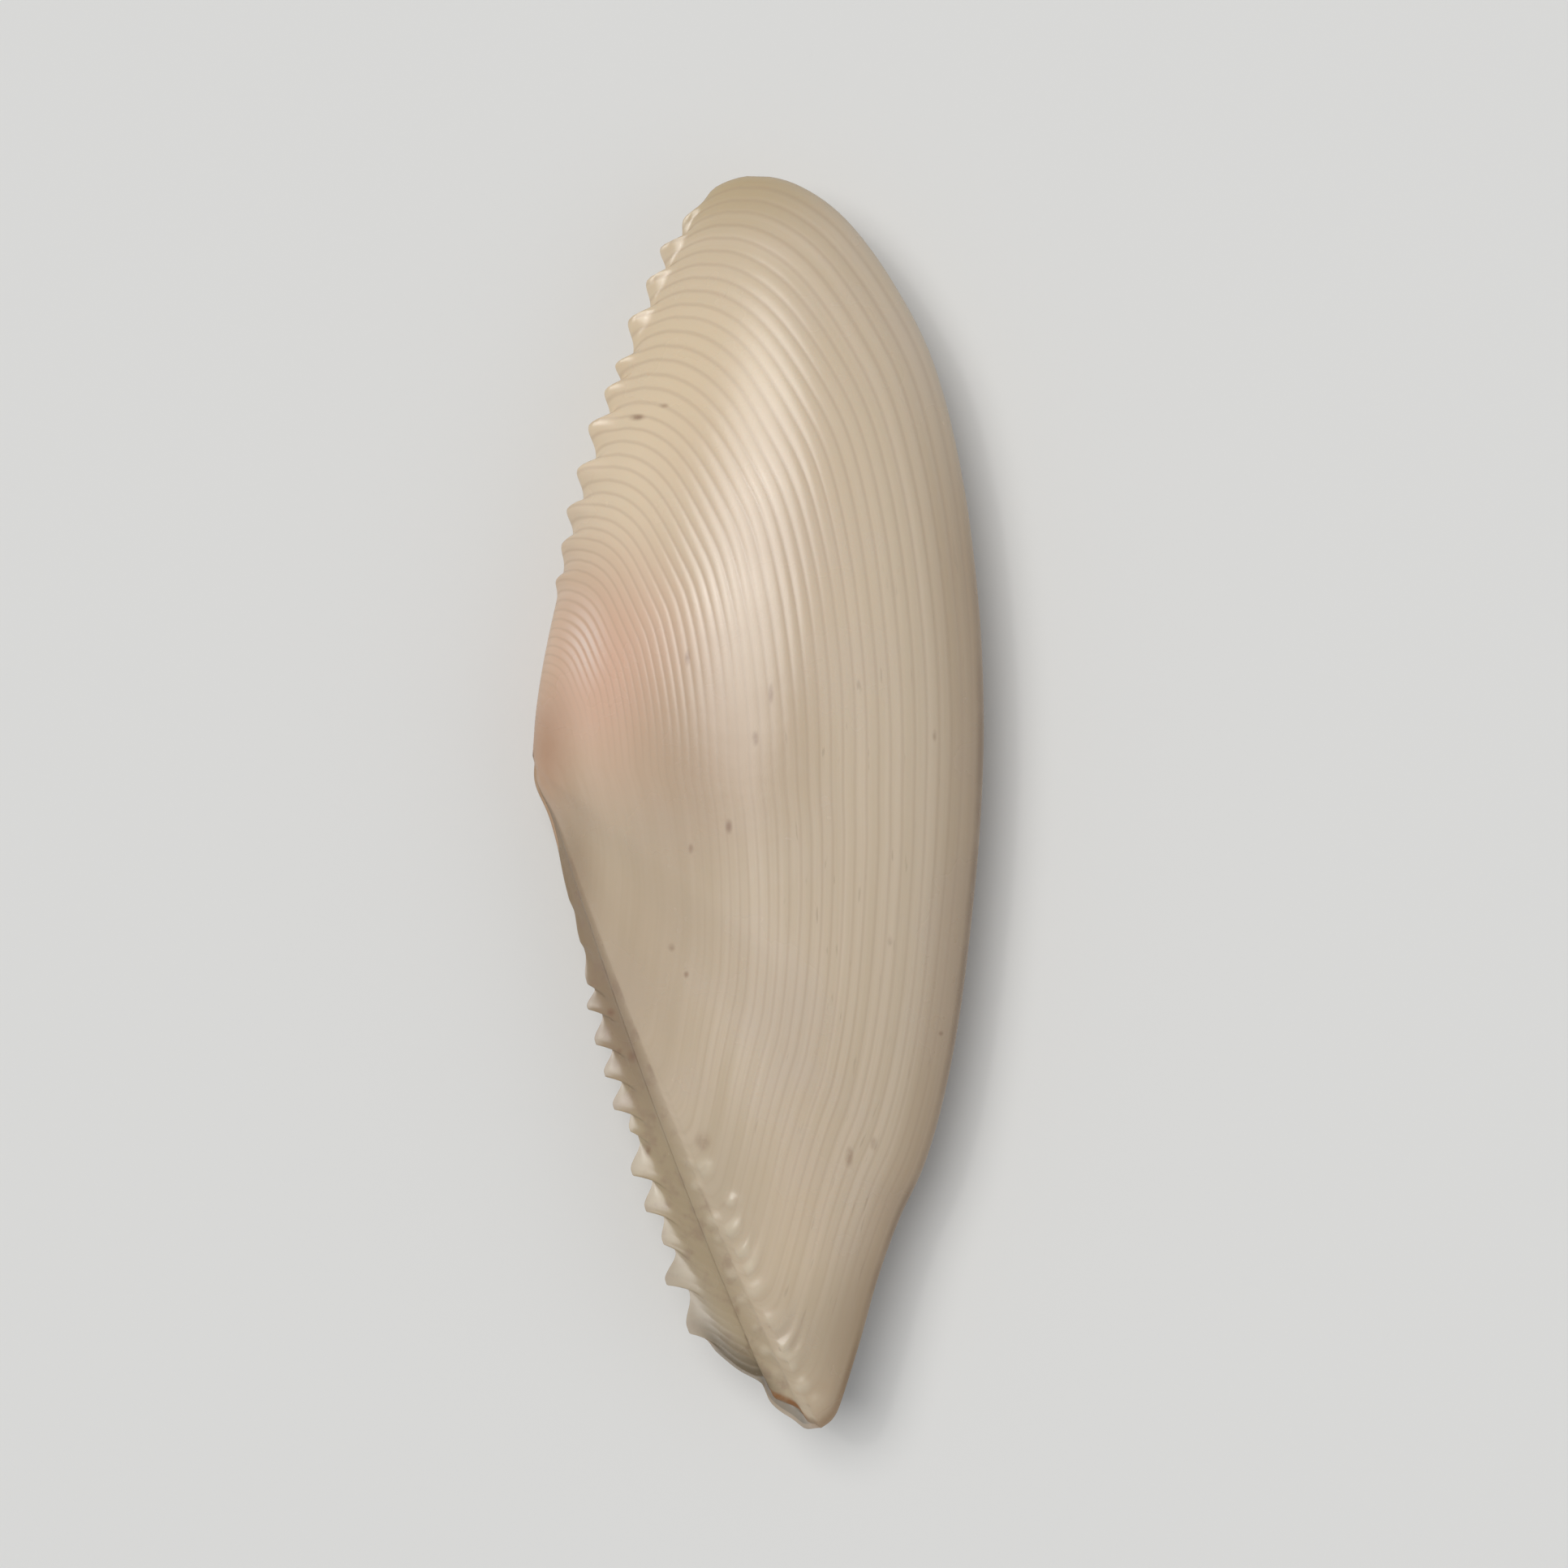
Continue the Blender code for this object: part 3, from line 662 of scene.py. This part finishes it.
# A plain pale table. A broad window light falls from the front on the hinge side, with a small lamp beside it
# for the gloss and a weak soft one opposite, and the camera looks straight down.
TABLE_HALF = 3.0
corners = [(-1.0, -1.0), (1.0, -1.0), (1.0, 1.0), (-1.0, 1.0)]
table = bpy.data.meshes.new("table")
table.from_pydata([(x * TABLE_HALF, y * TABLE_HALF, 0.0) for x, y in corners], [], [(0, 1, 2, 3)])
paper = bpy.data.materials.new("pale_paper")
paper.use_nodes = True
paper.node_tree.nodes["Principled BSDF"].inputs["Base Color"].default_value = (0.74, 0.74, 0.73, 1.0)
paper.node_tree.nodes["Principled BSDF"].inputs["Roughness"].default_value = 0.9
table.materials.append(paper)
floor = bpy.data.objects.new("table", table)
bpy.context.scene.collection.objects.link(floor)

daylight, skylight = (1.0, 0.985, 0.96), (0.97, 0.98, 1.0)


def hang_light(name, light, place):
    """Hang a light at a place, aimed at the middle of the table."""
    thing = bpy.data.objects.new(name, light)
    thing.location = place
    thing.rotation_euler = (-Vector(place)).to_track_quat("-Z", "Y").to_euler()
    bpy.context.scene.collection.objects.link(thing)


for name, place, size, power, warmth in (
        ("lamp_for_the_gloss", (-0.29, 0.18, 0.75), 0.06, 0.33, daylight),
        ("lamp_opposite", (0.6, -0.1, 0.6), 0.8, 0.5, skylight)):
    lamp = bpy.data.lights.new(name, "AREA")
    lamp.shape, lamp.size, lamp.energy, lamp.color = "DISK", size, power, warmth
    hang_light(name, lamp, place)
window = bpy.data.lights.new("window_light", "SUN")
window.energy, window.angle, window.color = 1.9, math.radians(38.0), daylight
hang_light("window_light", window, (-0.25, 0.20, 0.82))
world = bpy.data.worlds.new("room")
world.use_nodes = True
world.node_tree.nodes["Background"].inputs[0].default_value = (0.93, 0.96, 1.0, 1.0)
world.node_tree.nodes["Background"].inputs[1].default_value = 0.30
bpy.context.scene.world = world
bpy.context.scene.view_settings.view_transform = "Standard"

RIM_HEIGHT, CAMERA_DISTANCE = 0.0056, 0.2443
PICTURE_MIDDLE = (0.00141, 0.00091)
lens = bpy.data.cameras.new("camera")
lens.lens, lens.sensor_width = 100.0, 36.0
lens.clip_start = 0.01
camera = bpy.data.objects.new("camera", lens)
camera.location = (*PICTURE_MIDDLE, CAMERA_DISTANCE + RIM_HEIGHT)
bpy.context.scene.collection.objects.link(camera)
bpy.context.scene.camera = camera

- - -

Reproduce verbatim only this range: the first line of the material through the line that contains "bpy.context.scene.collection.objects.link(thing)", inclusive.

- REPLY
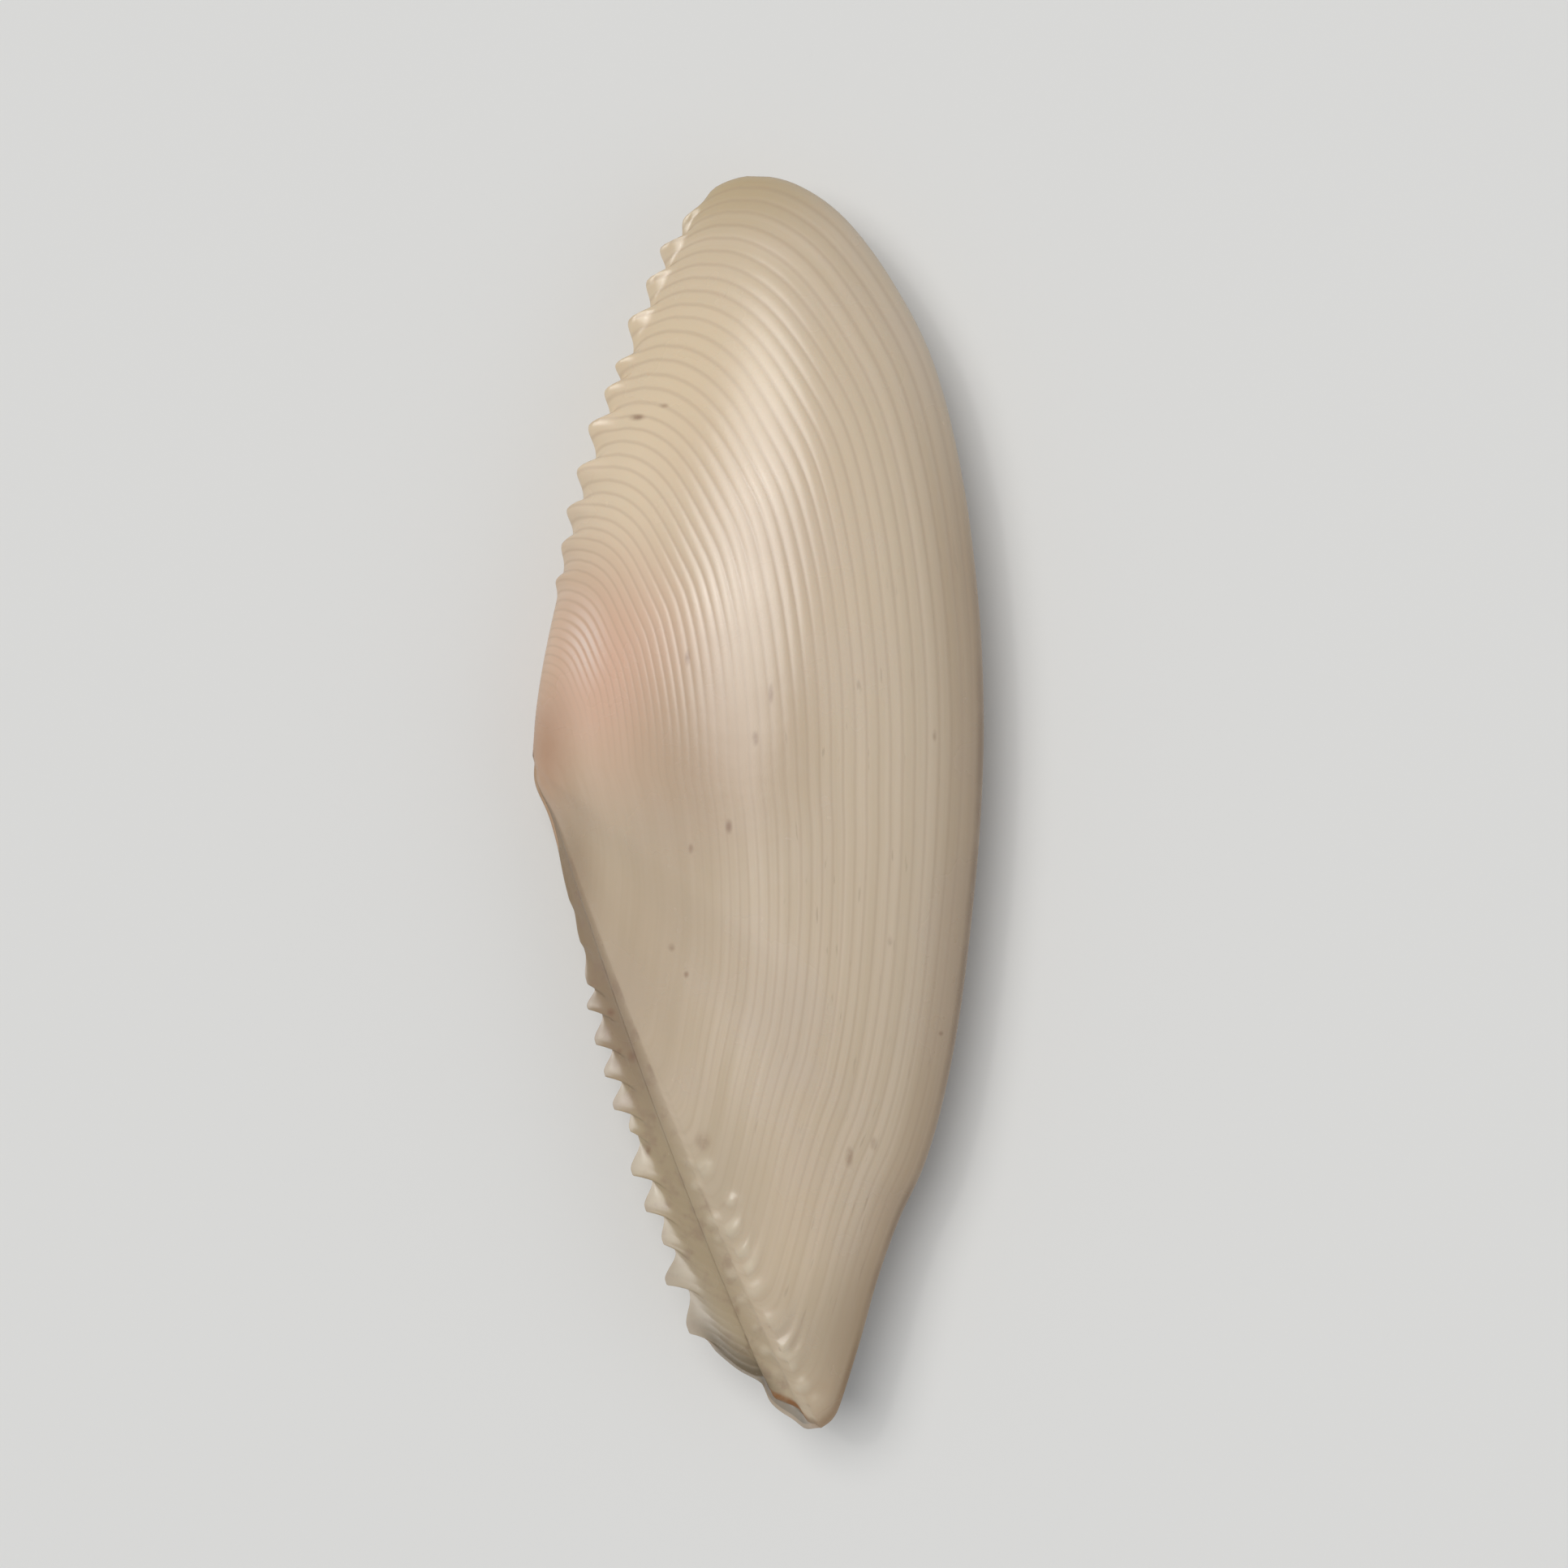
Continue the Blender code for this object: part 3, from line 662 of scene.py. This part finishes it.
# A plain pale table. A broad window light falls from the front on the hinge side, with a small lamp beside it
# for the gloss and a weak soft one opposite, and the camera looks straight down.
TABLE_HALF = 3.0
corners = [(-1.0, -1.0), (1.0, -1.0), (1.0, 1.0), (-1.0, 1.0)]
table = bpy.data.meshes.new("table")
table.from_pydata([(x * TABLE_HALF, y * TABLE_HALF, 0.0) for x, y in corners], [], [(0, 1, 2, 3)])
paper = bpy.data.materials.new("pale_paper")
paper.use_nodes = True
paper.node_tree.nodes["Principled BSDF"].inputs["Base Color"].default_value = (0.74, 0.74, 0.73, 1.0)
paper.node_tree.nodes["Principled BSDF"].inputs["Roughness"].default_value = 0.9
table.materials.append(paper)
floor = bpy.data.objects.new("table", table)
bpy.context.scene.collection.objects.link(floor)

daylight, skylight = (1.0, 0.985, 0.96), (0.97, 0.98, 1.0)


def hang_light(name, light, place):
    """Hang a light at a place, aimed at the middle of the table."""
    thing = bpy.data.objects.new(name, light)
    thing.location = place
    thing.rotation_euler = (-Vector(place)).to_track_quat("-Z", "Y").to_euler()
    bpy.context.scene.collection.objects.link(thing)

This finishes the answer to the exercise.